-- start Given data --

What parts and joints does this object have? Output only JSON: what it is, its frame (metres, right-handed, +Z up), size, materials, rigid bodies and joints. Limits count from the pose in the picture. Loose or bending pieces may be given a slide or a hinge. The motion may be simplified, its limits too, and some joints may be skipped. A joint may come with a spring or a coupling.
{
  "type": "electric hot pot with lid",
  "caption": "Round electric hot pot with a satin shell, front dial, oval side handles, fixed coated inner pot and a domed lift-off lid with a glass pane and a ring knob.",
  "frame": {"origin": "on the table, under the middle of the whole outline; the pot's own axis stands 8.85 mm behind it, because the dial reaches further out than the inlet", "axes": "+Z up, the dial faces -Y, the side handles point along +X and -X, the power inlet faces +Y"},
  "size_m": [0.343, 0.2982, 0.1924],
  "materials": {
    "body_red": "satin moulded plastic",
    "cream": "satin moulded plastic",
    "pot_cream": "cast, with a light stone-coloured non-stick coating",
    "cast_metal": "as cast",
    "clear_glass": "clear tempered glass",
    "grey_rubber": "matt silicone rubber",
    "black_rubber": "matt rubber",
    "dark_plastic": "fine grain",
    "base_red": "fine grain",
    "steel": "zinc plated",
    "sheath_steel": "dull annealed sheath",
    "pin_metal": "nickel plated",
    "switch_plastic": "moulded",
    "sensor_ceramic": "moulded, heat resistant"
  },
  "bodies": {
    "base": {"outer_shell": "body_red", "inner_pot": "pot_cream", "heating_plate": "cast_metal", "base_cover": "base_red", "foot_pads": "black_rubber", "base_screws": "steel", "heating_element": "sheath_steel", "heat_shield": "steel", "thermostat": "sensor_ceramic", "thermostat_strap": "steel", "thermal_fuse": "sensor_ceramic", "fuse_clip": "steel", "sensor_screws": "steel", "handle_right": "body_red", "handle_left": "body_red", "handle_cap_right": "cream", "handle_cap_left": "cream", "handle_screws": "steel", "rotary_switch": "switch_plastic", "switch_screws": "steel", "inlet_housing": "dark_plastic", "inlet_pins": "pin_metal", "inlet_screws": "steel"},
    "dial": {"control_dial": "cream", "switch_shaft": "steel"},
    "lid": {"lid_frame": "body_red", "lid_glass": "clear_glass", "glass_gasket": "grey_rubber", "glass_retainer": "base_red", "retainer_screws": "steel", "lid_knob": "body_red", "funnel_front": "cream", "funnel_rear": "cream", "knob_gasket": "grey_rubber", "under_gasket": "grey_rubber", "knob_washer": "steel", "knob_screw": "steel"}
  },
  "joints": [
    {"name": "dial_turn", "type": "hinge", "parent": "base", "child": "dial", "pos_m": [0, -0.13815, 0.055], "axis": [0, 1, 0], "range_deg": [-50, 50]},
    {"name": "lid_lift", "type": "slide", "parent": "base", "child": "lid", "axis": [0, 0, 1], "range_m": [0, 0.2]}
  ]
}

-- end Given data --
-- start Given data --

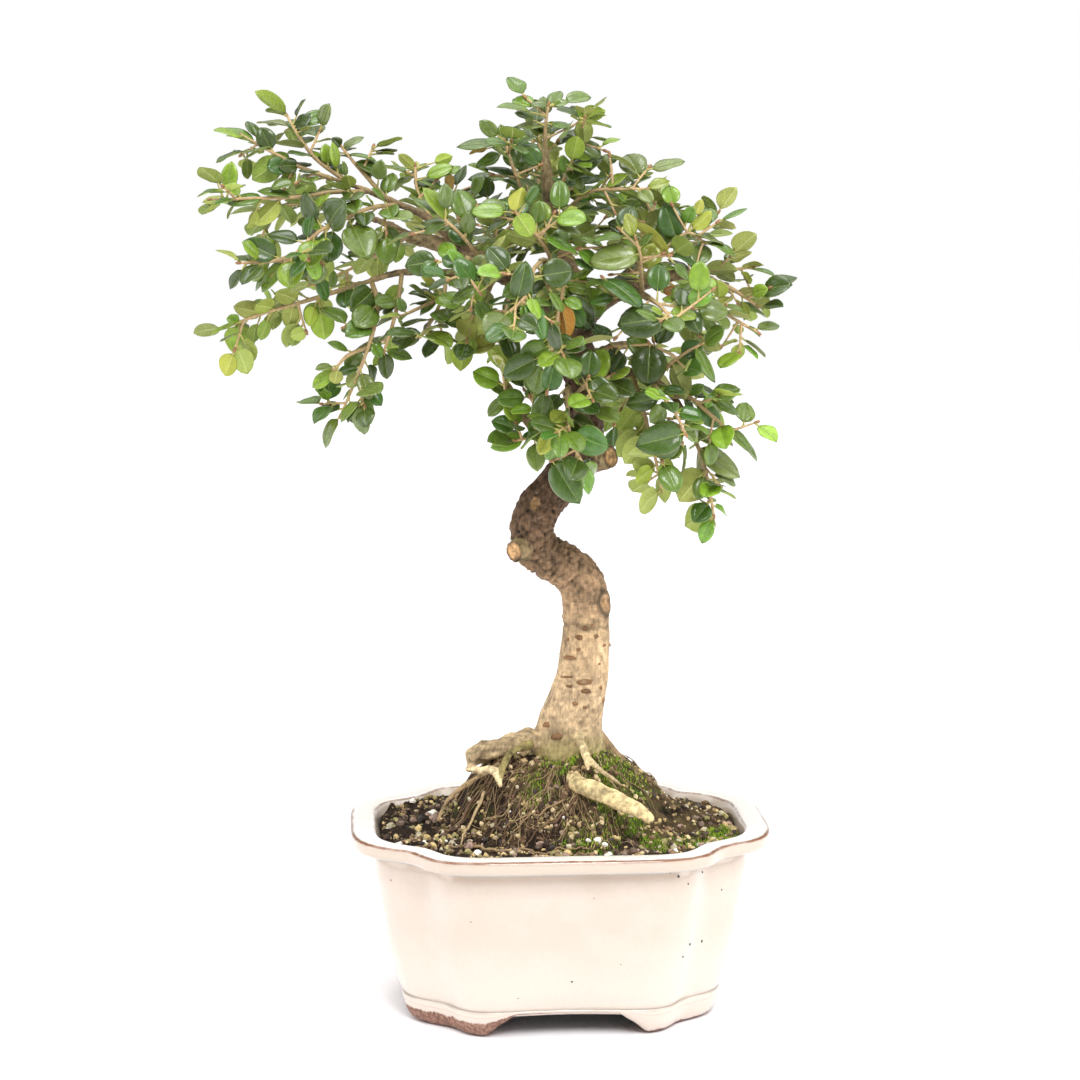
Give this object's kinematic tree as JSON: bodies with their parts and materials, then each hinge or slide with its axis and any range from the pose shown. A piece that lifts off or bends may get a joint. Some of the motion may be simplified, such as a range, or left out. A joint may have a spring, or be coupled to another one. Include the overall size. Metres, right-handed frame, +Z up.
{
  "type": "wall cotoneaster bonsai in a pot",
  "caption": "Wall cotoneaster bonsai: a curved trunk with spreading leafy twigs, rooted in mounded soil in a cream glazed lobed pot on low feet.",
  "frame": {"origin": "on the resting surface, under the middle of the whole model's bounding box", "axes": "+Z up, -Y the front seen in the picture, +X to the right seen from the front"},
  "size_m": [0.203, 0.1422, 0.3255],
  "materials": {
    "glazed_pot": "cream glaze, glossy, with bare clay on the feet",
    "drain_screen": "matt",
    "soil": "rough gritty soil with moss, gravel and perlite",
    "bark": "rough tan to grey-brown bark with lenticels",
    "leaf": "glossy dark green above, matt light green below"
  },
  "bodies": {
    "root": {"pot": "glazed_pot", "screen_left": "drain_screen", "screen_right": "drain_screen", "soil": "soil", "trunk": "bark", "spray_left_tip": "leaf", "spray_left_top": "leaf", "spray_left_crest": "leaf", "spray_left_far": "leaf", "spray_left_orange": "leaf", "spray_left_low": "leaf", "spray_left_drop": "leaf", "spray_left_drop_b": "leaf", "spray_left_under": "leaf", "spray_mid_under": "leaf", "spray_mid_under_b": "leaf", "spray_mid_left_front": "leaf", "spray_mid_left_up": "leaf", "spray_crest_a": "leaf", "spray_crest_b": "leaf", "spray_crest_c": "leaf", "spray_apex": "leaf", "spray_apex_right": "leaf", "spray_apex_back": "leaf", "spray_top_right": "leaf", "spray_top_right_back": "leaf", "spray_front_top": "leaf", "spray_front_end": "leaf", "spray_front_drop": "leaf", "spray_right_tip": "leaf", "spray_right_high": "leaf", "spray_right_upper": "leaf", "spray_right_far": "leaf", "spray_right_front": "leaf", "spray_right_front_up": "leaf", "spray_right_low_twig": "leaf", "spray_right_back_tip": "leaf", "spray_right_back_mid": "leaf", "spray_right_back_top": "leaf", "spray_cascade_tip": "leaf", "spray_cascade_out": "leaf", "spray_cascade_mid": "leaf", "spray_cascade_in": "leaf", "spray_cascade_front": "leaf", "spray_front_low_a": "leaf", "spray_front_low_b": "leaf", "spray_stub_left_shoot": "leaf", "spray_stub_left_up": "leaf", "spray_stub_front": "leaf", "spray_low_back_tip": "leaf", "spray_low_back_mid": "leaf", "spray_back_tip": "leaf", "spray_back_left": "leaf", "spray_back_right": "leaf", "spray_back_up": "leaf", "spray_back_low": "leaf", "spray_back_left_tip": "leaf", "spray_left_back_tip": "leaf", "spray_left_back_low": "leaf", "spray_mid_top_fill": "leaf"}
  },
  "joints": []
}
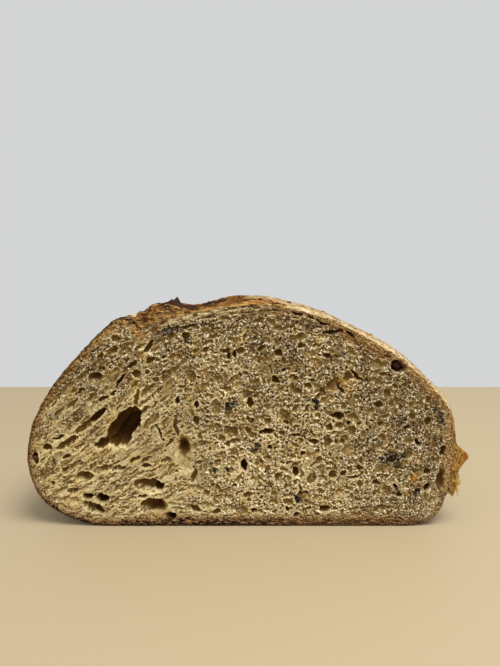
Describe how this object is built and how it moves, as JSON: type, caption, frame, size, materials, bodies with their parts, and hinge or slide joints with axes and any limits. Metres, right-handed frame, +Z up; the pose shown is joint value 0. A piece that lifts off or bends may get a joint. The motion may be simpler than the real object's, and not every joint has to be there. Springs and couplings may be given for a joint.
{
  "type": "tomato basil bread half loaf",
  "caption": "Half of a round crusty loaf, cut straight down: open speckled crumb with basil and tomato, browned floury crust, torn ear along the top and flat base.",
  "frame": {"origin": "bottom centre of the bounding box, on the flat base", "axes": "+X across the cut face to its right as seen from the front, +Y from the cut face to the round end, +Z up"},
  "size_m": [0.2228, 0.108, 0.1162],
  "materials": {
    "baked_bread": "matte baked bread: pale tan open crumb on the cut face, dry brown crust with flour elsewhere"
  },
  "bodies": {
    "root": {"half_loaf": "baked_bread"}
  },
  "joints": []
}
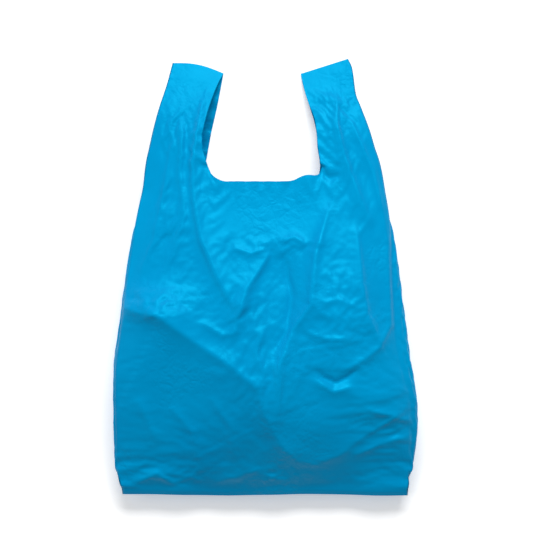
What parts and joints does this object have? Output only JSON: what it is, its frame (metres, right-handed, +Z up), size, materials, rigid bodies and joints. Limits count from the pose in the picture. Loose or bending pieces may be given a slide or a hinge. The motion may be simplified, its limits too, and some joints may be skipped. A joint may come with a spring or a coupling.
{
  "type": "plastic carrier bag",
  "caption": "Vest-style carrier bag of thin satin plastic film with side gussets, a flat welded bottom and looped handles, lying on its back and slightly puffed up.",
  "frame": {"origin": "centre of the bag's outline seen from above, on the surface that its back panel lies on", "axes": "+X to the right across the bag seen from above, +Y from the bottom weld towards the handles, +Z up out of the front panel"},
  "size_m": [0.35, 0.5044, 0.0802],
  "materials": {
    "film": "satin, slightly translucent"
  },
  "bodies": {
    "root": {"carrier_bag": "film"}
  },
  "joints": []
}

-- end Given data --
-- start Given data --

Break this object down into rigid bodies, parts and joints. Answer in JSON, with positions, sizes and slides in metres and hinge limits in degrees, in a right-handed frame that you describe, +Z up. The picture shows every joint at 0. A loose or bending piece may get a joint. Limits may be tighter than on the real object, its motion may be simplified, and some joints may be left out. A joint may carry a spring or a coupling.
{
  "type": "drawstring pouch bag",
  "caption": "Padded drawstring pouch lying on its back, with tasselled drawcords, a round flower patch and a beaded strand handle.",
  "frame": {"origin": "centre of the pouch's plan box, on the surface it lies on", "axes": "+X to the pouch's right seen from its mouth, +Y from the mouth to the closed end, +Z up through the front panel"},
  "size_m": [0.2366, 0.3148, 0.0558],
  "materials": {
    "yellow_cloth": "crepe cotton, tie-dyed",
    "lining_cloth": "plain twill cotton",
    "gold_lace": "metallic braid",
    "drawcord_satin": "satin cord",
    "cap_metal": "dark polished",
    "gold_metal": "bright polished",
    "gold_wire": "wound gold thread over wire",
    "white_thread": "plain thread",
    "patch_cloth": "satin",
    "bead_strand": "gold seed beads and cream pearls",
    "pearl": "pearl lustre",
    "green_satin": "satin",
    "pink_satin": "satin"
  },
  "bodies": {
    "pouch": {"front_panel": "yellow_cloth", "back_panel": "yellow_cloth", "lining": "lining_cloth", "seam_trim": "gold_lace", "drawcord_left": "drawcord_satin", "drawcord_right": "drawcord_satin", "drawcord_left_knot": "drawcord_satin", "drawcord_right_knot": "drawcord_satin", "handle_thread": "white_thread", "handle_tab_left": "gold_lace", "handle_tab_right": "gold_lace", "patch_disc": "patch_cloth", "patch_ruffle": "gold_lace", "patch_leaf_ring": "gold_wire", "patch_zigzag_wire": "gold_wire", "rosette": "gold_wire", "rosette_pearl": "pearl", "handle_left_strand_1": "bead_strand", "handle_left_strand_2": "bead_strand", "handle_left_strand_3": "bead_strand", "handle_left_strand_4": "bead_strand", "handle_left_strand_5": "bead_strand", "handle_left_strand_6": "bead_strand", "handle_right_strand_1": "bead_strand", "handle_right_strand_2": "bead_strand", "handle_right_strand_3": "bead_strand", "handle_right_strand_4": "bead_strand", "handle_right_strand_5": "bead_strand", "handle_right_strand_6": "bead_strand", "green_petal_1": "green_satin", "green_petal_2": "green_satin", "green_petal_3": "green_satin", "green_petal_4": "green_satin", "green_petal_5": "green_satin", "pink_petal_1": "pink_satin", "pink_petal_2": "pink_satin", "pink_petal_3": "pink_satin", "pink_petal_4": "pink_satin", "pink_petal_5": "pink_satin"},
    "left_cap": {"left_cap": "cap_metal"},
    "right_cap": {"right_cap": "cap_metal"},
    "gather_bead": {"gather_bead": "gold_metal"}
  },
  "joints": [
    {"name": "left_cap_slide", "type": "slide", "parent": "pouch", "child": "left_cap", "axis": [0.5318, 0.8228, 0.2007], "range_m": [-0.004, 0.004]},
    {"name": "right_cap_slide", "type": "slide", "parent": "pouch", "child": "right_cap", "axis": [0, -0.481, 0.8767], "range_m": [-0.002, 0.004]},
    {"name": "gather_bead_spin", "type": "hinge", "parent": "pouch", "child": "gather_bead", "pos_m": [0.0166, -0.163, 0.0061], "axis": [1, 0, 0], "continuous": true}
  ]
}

-- end Given data --

# What the task requires
Copy all lines from the material that hold "caption".

# Result for this task
  "caption": "Round electric hot pot with a satin shell, front dial, oval side handles, fixed coated inner pot and a domed lift-off lid with a glass pane and a ring knob.",
  "caption": "Wall cotoneaster bonsai: a curved trunk with spreading leafy twigs, rooted in mounded soil in a cream glazed lobed pot on low feet.",
Describe how this object is built and how it moves, as JSON: type, caption, frame, size, materials, bodies with their parts, and hinge or slide joints with axes and any limits. Metres, right-handed frame, +Z up; the pose shown is joint value 0. A piece that lifts off or bends may get a joint. The motion may be simpler than the real object's, and not every joint has to be there. Springs and couplings may be given for a joint.
  "caption": "Half of a round crusty loaf, cut straight down: open speckled crumb with basil and tomato, browned floury crust, torn ear along the top and flat base.",
  "caption": "Vest-style carrier bag of thin satin plastic film with side gussets, a flat welded bottom and looped handles, lying on its back and slightly puffed up.",
  "caption": "Padded drawstring pouch lying on its back, with tasselled drawcords, a round flower patch and a beaded strand handle.",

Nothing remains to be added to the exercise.